Discounting doesn't just lower your price, it lowers your perceived value: buyers stop seeing you as a trusted advisor and start seeing you as a vendor to squeeze on every renewal. To break the pattern, anchor on value instead of cost when a buyer says you're too expensive, negotiate scope instead of price when budget is genuinely tight, and hold a calm, confident frame, because buyers buy conviction as much as they buy the solution itself.
The deal with the devil
Every time you discount, you're trading your value for validation, and that trade carries real consequences. A rep once landed what he called his career-defining enterprise deal, closed at a 57% discount because procurement pushed hard and he didn't want to lose it.
One year later, at renewal, the same client came back asking for another discount to save money, pointing out he'd done it before. He gave it again. By year two the deal wasn't profitable. By year three, the rep was gone.
Once you sell cheap, you become the cheap sheep
Cheap options never win loyalty. They just attract more discount requests. Discounting doesn't just lower your price, it lowers your perceived value. Buyers stop seeing you as a trusted advisor and start seeing you as a vendor.
The questions they ask you change too. Instead of "how can you help me grow," it becomes "how much can I squeeze out of you next time" and "why do you cost so much." It's a slow death, one price cut at a time, and it has destroyed good reps, good companies, and good margins, because discounting doesn't fix a sales problem. It just hides it under a smaller number.

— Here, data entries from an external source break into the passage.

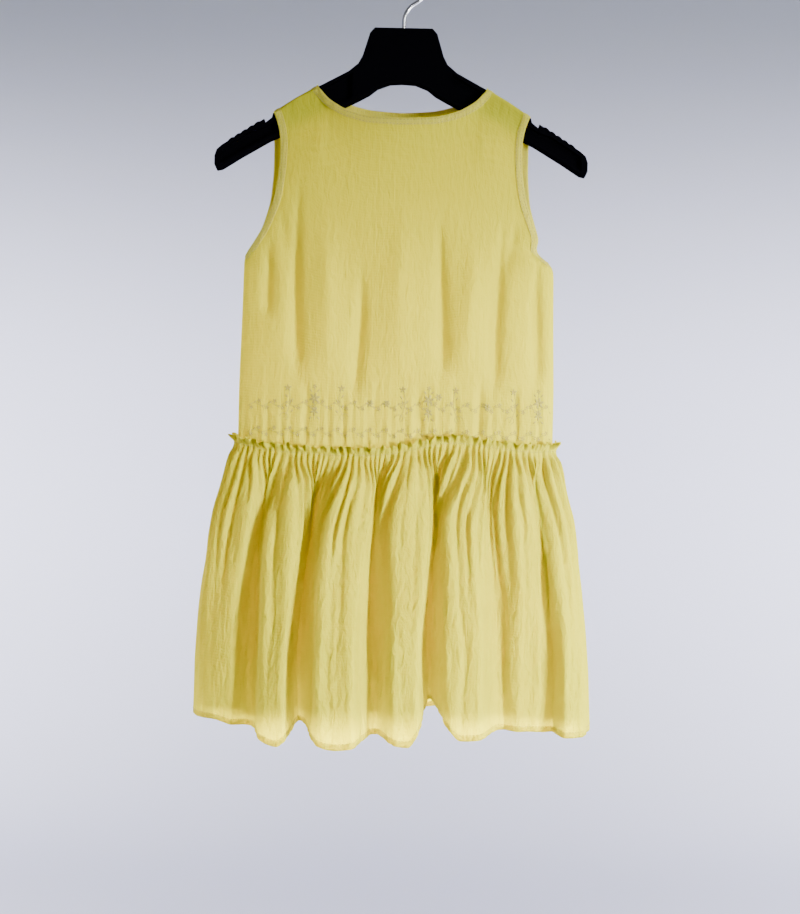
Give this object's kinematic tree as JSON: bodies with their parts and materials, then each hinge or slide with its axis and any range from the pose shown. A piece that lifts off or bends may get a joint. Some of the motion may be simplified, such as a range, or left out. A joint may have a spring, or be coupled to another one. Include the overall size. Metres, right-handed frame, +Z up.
{
  "type": "sundress on a clothes hanger",
  "caption": "Sleeveless child's sundress with scooped neck, bound armholes and gathered, lined skirt, hung on a moulded hanger with a wire hook.",
  "frame": {"origin": "inside of the hook's crown, where the rail bears", "axes": "+Z up along the hook's stem, +X across the dress to a viewer's right, the front facing -Y"},
  "size_m": [0.3752, 0.1933, 0.7184],
  "materials": {
    "yellow_cotton": "matte",
    "yellow_lining": "matte",
    "yellow_binding": "matte",
    "label_cloth": "matte",
    "black_plastic": "satin",
    "hook_steel": "polished"
  },
  "bodies": {
    "root": {"bodice_front": "yellow_cotton", "bodice_back": "yellow_cotton", "skirt_front": "yellow_cotton", "skirt_back": "yellow_cotton", "skirt_lining": "yellow_lining", "neck_binding": "yellow_binding", "armhole_binding_left": "yellow_binding", "armhole_binding_right": "yellow_binding", "neck_label": "label_cloth", "size_tab": "label_cloth", "hanger": "black_plastic", "hanger_hook": "hook_steel"}
  },
  "joints": []
}
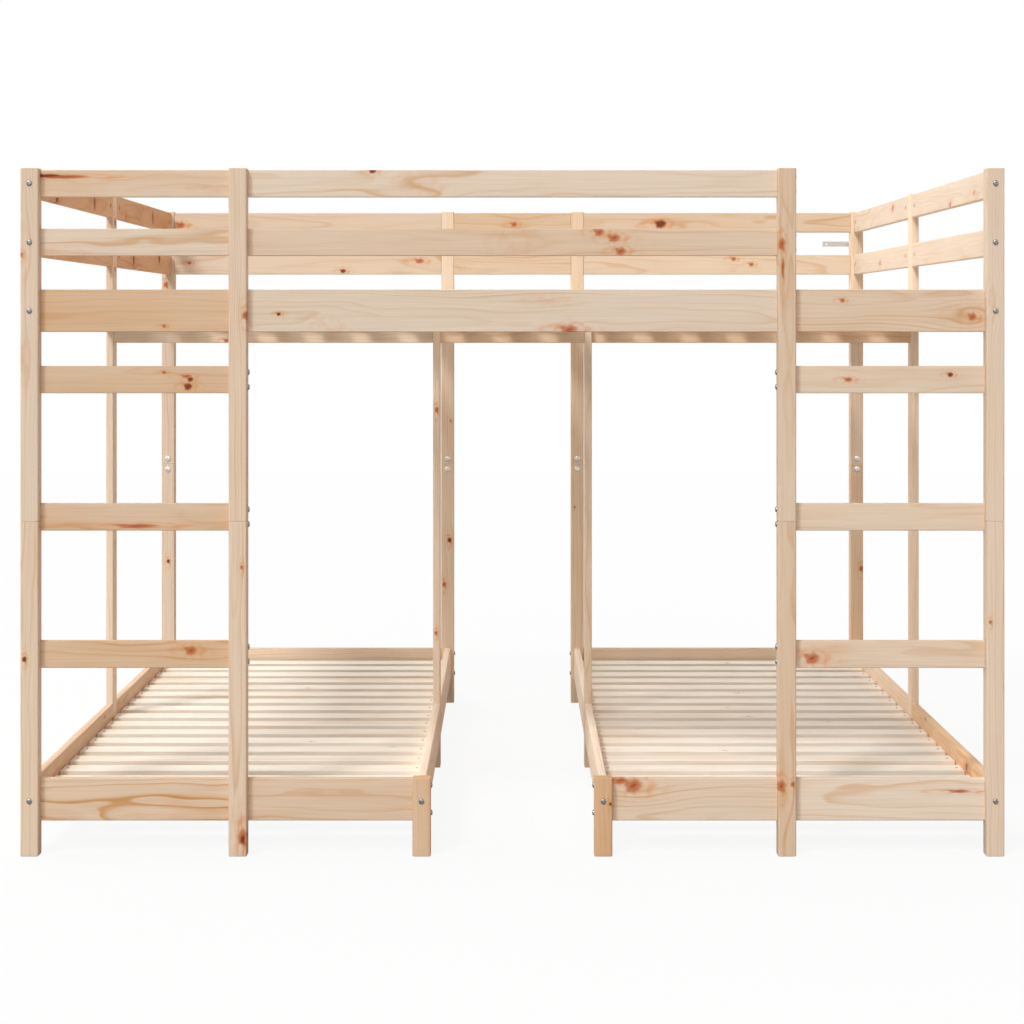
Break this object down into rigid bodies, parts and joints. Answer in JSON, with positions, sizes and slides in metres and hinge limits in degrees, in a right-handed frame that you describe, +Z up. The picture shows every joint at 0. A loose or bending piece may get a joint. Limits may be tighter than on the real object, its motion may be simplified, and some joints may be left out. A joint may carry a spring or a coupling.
{
  "type": "triple bunk bed",
  "caption": "Pine bunk bed for three: two low slatted single beds side by side under one wide upper bed, with built-in front ladders and guard rails all round",
  "frame": {"origin": "centre of the footprint on the floor", "axes": "+X to the right as seen from the front, +Y from the ladder front to the back, +Z up"},
  "size_m": [2.0624, 2.0824, 1.438],
  "materials": {
    "pine": "pale planed pine with knots and a thin matt lacquer",
    "pine_slats": "planed pine, untreated and a little paler than the frame",
    "beech": "turned beech dowel, untreated",
    "zinc_steel": "bright zinc-plated steel",
    "bracket_steel": "light grey coated steel strip"
  },
  "bodies": {
    "root": {"back_bed_boards": "pine", "back_guard_rails": "pine", "barrel_nuts": "zinc_steel", "centre_beam": "pine", "front_centre_bed_board": "pine", "front_centre_middle_rail": "pine", "front_centre_top_rail": "pine", "front_left_bed_board": "pine", "front_left_middle_rail": "pine", "front_left_top_rail": "pine", "front_right_bed_board": "pine", "left_back_inner_post_lower": "pine", "left_back_inner_post_upper": "pine", "left_back_post_lower": "pine", "left_back_post_upper": "pine", "left_front_post_lower": "pine", "left_front_post_upper": "pine", "left_inner_mid_post": "pine", "left_ladder_post_lower": "pine", "left_ladder_post_upper": "pine", "left_ladder_rungs": "pine", "left_low_bed_slats": "pine_slats", "left_low_front_boards": "pine", "left_low_side_boards": "pine", "left_mid_post_lower": "pine", "left_mid_post_upper": "pine", "left_short_leg": "pine", "left_side_bed_boards": "pine", "left_side_guard_rails": "pine", "low_back_boards": "pine", "low_bed_ledgers": "pine", "mid_post_dowels": "beech", "mid_post_tie_rods": "zinc_steel", "right_back_inner_post_lower": "pine", "right_back_inner_post_upper": "pine", "right_back_post_lower": "pine", "right_back_post_upper": "pine", "right_front_post_lower": "pine", "right_front_post_upper": "pine", "right_inner_mid_post": "pine", "right_ladder_post_lower": "pine", "right_ladder_post_upper": "pine", "right_ladder_rungs": "pine", "right_low_bed_slats": "pine_slats", "right_low_front_boards": "pine", "right_low_side_boards": "pine", "right_mid_post_lower": "pine", "right_mid_post_upper": "pine", "right_short_leg": "pine", "right_side_bed_boards": "pine", "right_side_guard_rails": "pine", "rung_screws": "zinc_steel", "seam_bolts": "zinc_steel", "seam_pins": "zinc_steel", "side_rail_bolts": "zinc_steel", "upper_bed_ledgers": "pine", "upper_bed_slats": "pine_slats", "wall_bracket": "bracket_steel", "wall_bracket_screw": "zinc_steel"}
  },
  "joints": []
}
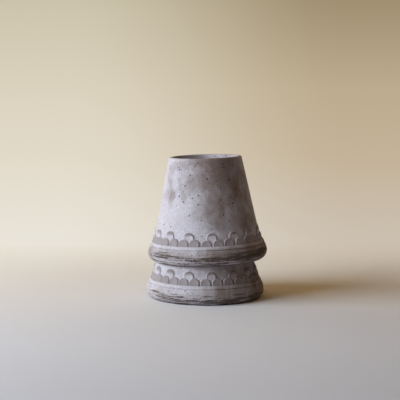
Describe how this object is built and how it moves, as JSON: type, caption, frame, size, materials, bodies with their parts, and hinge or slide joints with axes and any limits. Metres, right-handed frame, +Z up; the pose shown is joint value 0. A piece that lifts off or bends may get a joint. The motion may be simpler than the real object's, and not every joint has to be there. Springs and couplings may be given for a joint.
{
  "type": "stacked clay planter pots",
  "caption": "Thick-walled clay flower pots with scalloped rims, stored upside down and nested one over the other, with a recessed foot and a drain hole.",
  "frame": {"origin": "middle of the stack's box, on the surface that the lower pot's mouth rests on", "axes": "+Z up along the lower pot's axis, -Y towards the camera of the picture, +X to its right, which is the side that the upper pot's rim is pushed to"},
  "size_m": [0.184, 0.1812, 0.2142],
  "materials": {
    "clay_lower": "matt grey wash over rough fired clay, worn to brown on the bead",
    "clay_upper": "matt grey wash over rough fired clay, worn to brown on the bead"
  },
  "bodies": {
    "lower_pot": {"lower_pot": "clay_lower"},
    "upper_pot": {"upper_pot": "clay_upper"}
  },
  "joints": [
    {"name": "upper_lift", "type": "slide", "parent": "lower_pot", "child": "upper_pot", "axis": [0, 0, 1], "range_m": [0, 0.13]}
  ]
}
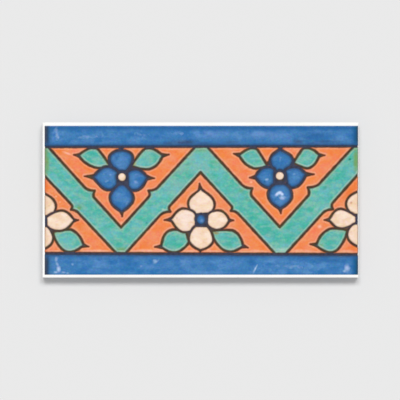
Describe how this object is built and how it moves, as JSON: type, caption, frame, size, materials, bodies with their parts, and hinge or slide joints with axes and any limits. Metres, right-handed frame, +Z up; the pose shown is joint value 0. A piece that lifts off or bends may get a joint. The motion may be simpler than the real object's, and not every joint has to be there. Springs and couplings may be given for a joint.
{
  "type": "border tile",
  "caption": "Rectangular glazed ceramic border tile with a zigzag ribbon, flowers and leaves between two plain bands.",
  "frame": {"origin": "centre of the bounding box at the back face", "axes": "+X along the tile, the repeat's direction; +Y across it, towards the band that the blue flowers hang from; +Z up out of the glazed face"},
  "size_m": [0.1514, 0.0744, 0.01],
  "materials": {
    "glazed_tile": "gloss",
    "bare_clay": "matte",
    "drawn_line": "matte",
    "blue_glaze": "gloss",
    "turquoise_glaze": "gloss",
    "orange_glaze": "gloss",
    "cream_glaze": "gloss"
  },
  "bodies": {
    "root": {"border_tile": "glazed_tile"}
  },
  "joints": []
}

Three ways to break the curse
1. Anchor on value, not cost
When a buyer says you're too expensive, don't panic. Translate what they're really saying: "you haven't convinced me it's worth it." That's a value gap, not a pricing problem.
2. Negotiate scope, not price
If a buyer genuinely can't afford the full package, remove something instead of cutting the price. Say: "I can make the budget work, but we'd have to scale back these components, which one would you prefer to remove?" That trades value for value instead of trading confidence for cash.
3. Hold your frame
Your tone tells the buyer what to believe. Sound nervous, and they assume you're overpriced. Sound calm and certain, and they assume you're worth it. Buyers don't just buy a solution, they buy a conviction.
How to handle "the price feels high" in the moment
Most reps jump straight into defense mode. Instead, slow down and ask: "Besides pricing, are there any other concerns we need to address before moving forward?" Pause and stay confident. If they say no, you've isolated the objection.
Follow with: "Imagine for a second that pricing was not a factor, would you feel confident that we're the right partner for this project?" If they say yes, price isn't the real issue, it's anxiety about risk or internal approval. If they say no, it was never a pricing problem, it's a value problem. Either way, asking these questions hands control of the conversation back to you.
Then reframe: "My goal is not to be the cheapest option, it's to deliver the best business outcomes, let's review what success looks like and how we get there." Or, if price truly is the only concern: "There are plenty of cheaper solutions out there, but you and I both know cheaper often becomes the most expensive decision in the long run." That's not arguing, it's reframing the conversation back to impact instead of the invoice.
The real monster isn't the competitor
The real threat in sales is the doubt inside your own head telling you to drop the price. Protect your margin, protect your value. The scariest thing you can lose in a deal isn't the deal itself, it's your belief in what you're worth.
Frequently asked questions
What actually happens after you give a big discount to close a deal?
In the example given, a rep closed an enterprise deal at a 57% discount to avoid losing it. At renewal a year later, the client asked for another discount, citing the precedent. By year two the deal wasn't profitable, and by year three the rep was gone.
Why does discounting hurt more than just your margin?
Discounting lowers your perceived value, not just your price. Buyers stop seeing you as a trusted advisor and start treating you as a vendor to squeeze, shifting from "how can you help me grow" to "how much can I get out of you next time."
What should you say when a buyer says your price is too high?
Translate it as "you haven't convinced me it's worth it," which is a value gap, not a pricing problem. Then ask if there are other concerns besides pricing, and test whether they'd be confident in you as a partner if pricing wasn't a factor at all.
What's the alternative to cutting price when a buyer's budget is tight?
Negotiate scope instead of price. Offer to scale back specific components of the package rather than lowering the overall price, so you're trading value for value instead of trading confidence for cash.
How does your tone affect whether a buyer thinks you're overpriced?
Tone signals conviction. Sounding nervous makes buyers assume you're overpriced, while sounding calm and certain makes them assume you're worth it, because buyers are buying conviction as much as the solution itself.